A group of independent vendors has assumed systems and software support for existing customers who have left the ranks of HP's 3000 support business. Several have pledged to continue support for their own software until customers stop using the server. Others, offering comprehensive support, are citing 2016 and later as their end of support dates. A consultants directory is maintained by Robelle Software, and other independent consultants are available through a listing at the OpenMPE website. Open source software resources, including commodity tools, for the 3000's MPE/iX operating system are maintained in a website by Applied Technologies.
The HP 3000 has enjoyed one of the longest lifetimes for any business computer system. These enterprise-grade computers have outlasted the highly regarded PDP-11 and VAX series, although OpenVMS operating system is still being offered on Alpha- and IA-64-based systems as Hewlett Packard products.

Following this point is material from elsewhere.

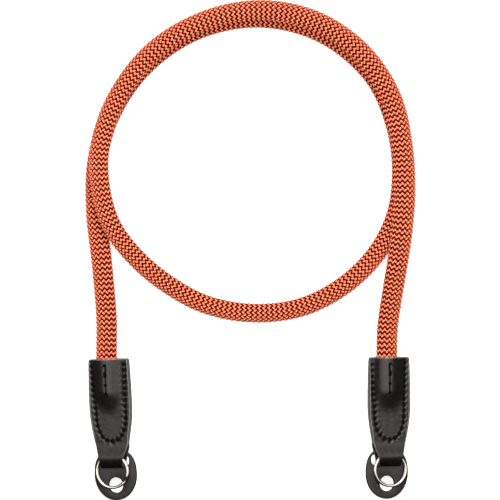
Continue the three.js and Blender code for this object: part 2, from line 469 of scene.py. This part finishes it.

In January 2012, Stromasys announced the development of Charon/HPA-3000, which enables secure transfer of HP3000 systems to a state-of-the-art environment. Stromasys's solution virtualizes the hardware of an existing HP3000 system, and enables the MPE/iX operating system, third party applications, and user-developed software to run without any modification whatsoever, on industry-standard Intel servers. Their offering includes a two-user evaluation copy delivered in a VMWare package.
- Computerworld, "Midis Challenge Medium-Size Systems", June 25, 1975, p. S/6.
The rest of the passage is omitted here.